I say more power to Hank Irwin....although we must admit....those South Carolina folks had the idea first, and we are merely second on making this a possibility.

Shopping Lists, Not Blueprints

It is a strange expression...."shopping lists, not blueprints".

Basically, you have the WWF....not the old World Wrestling Federation...but the greenhouse gases & global warming & climate change & global cooling crowd....saying this.

They want to set new measures up....to replace the climate targets which expire in four years. Course, things aren't working too well in Germany as nations meet and discuss this entire matter. Folks are likely sitting around and collecting on some great per diem, lounging at 5:30 at the 5-star hotel in Bonn, and eating some fine pork cutlets.....then having a great weekend in Amsterdam and smoking plenty of fine....mary-j-u-wanna, then coming back to Bonn on Monday to waste more time. I often wonder why I can't get a job like that.

Things were supposed to be worked out during this two week period, in order to have a fine outstanding week-long meeting in Denmark at the end of next year. I'm guessing another two-week trip will be required by December of this year...maybe in Greece or southern Italy....at another fine 5-star hotel.

Kathrin Gutmann (the climate policy coordinator for the WWF) even described this meeting as "feeble". She said: "The science tells us that governments need to think at a much larger scale of action than ever before to get climate change under control".
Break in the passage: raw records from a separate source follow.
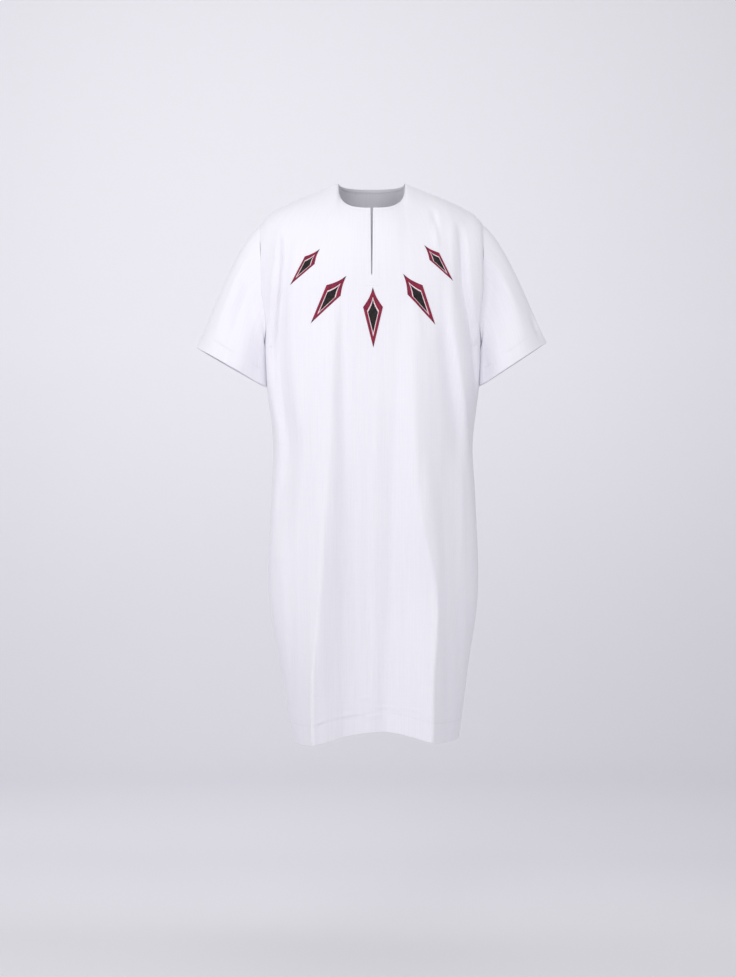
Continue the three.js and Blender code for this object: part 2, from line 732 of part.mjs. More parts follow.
function borderMesh(kite) {
  const outer = kiteLoop(kite, KITE_OUTER);
  const opening = kiteLoop(kite, KITE_OPENING);
  const count = outer.length;
  const triangles = [];
  for (let i = 0; i < count; i += 1) {
    const next = (i + 1) % count;
    addQuad(triangles, i, next, count + next, count + i, true);
  }
  const body = wallBody(outer.concat(opening), triangles, KITE_THICKNESS);
  return namedMesh(`kite_${kite.name}_border`, body, redSatin);
}

function centerMesh(kite) {
  const loop = kiteLoop(kite, KITE_CENTER);
  const stations = kiteStations(KITE_CENTER);
  const last = stations.length - 1;
  const points = [...loop];
  const spine = stations.map((share, i) => {
    if (i === 0 || i === last) {
      return i;
    }
    points.push(kitePoint(kite, KITE_CENTER, share, 0));
    return points.length - 1;
  });
  const far = (i) => (i === 0 ? 0 : loop.length - i);
  const triangles = [];
  for (let i = 0; i < last; i += 1) {
    const sides = [
      [spine[i], i, i + 1, spine[i + 1]],
      [spine[i], spine[i + 1], i + 1 === last ? last : far(i + 1), far(i)],
    ];
    for (const corners of sides) {
      const ring = corners.filter((corner, k) => corner !== corners[(k + 1) % 4]);
      for (let k = 1; k < ring.length - 1; k += 1) {
        triangles.push([ring[0], ring[k + 1], ring[k]]);
      }
    }
  }
  const body = wallBody(points, triangles, KITE_THICKNESS);
  return namedMesh(`kite_${kite.name}_center`, body, blackThread);
}

// ---------------------------------------------------------------- the shirt

const shirt = new THREE.Group();
shirt.add(panelMesh('front_panel', 'front'));
shirt.add(panelMesh('back_panel', 'back'));
shirt.add(sleeveMesh('sleeve_right', CUFFS.right));
shirt.add(sleeveMesh('sleeve_left', CUFFS.left));
for (const kite of KITES) {
  shirt.add(borderMesh(kite));
  shirt.add(centerMesh(kite));
}

export default shirt;
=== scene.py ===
"""Looks of a long, short-sleeved kaftan shirt in crisp white cotton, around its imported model.

The cloth's form is worked out in millimetres and turned into metres where a mesh is made.
The front faces -Y, the wearer's left is +X and +Z is up. The origin lies on the centre plane,
level with the high shoulder points beside the neck, and "drop" is the distance below it.

A point of a panel is named by `across`, from -1 at one seam to +1 at the other, even along the
cloth, and by `down`: 0 at the top edge, 1 at the chest line and 2 at the hem. A point of a
sleeve is named by `turn`, from 0 at the shoulder down the front and up the back to 1, and by
`share`, 0 at the armhole and 1 at the cuff.
"""

import logging
import math
from dataclasses import dataclass, field
from enum import Enum
from typing import Dict, List, Optional, Sequence, Tuple, Union

import bpy
import numpy as np
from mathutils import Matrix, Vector

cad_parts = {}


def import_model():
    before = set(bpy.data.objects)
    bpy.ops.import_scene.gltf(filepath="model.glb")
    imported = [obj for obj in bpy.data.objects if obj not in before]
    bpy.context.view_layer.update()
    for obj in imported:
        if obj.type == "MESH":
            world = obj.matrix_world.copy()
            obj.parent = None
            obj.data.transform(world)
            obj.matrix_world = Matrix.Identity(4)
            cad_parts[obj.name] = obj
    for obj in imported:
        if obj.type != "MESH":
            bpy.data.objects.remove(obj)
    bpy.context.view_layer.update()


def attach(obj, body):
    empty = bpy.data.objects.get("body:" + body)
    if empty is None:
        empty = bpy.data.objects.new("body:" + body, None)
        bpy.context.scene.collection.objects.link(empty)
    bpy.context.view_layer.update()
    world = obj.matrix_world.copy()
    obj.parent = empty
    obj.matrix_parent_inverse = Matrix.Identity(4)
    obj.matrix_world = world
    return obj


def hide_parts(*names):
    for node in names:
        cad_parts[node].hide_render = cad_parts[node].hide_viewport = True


LOG = logging.getLogger("kaftan_shirt")
BODY = "root"
MM = 0.001
TAU = 2.0 * math.pi
Array = np.ndarray
Piece = bpy.types.Object
Tree = bpy.types.NodeTree


class Panel(Enum):
    """The two body panels."""

    FRONT = "front"
    BACK = "back"

    @property
    def facing(self) -> float:
        """Sign of the Y direction in which the panel faces."""
        return -1.0 if self is Panel.FRONT else 1.0


class Side(Enum):
    """The wearer's two sides, by the sign of X."""

    RIGHT = -1.0
    LEFT = 1.0

    @property
    def word(self) -> str:
        """The side's name in a piece's name."""
        return self.name.lower()


# --- small curve functions


def lerp(start: Array, end: Array, t: Array) -> Array:
    """Straight blend, start + (end - start) t."""
    return start + (end - start) * t


def smooth_step(low: float, high: float, value: Array) -> Array:
    """0 below low, 1 above high and 3t^2 - 2t^3 between them."""
    t = np.clip((value - low) / (high - low), 0.0, 1.0)
    return t * t * (3.0 - 2.0 * t)


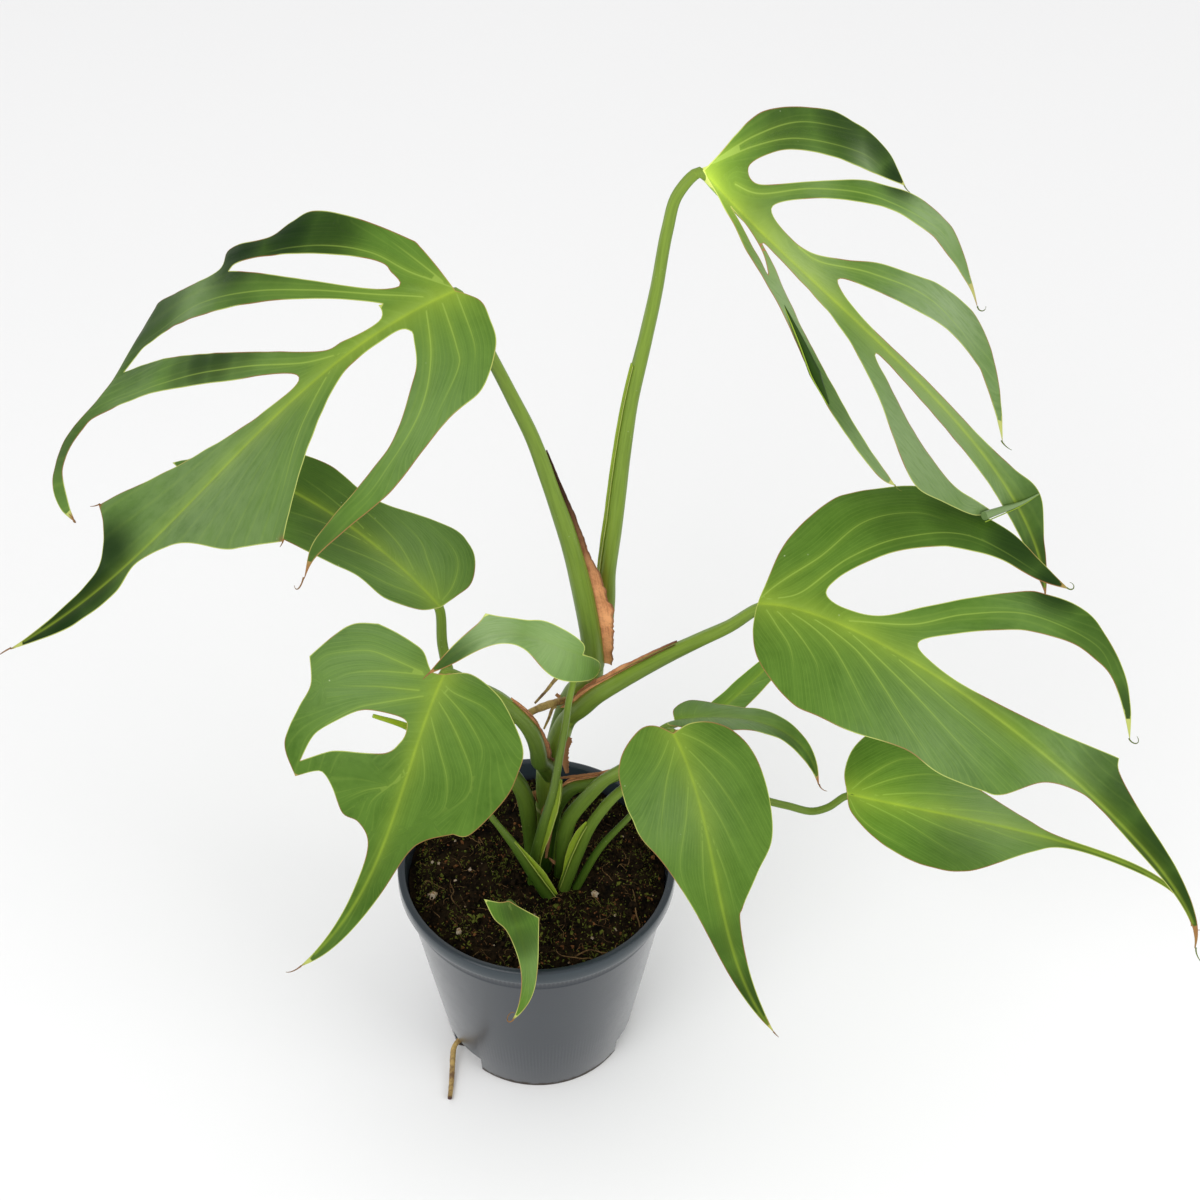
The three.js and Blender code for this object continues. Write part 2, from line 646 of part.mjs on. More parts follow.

I paused when I read the comment "under control". The mighty earth? Under control? Surely they jest. For hundreds of millions of years....there has been a spin and a wobble....with just about everything you could want except climate control. To expect the impossible, is a wonderful goal....and its certainly enough for me to meet at a 5-star hotel for two weeks to discuss imaginary solutions to a imaginary situation in a imaginary world.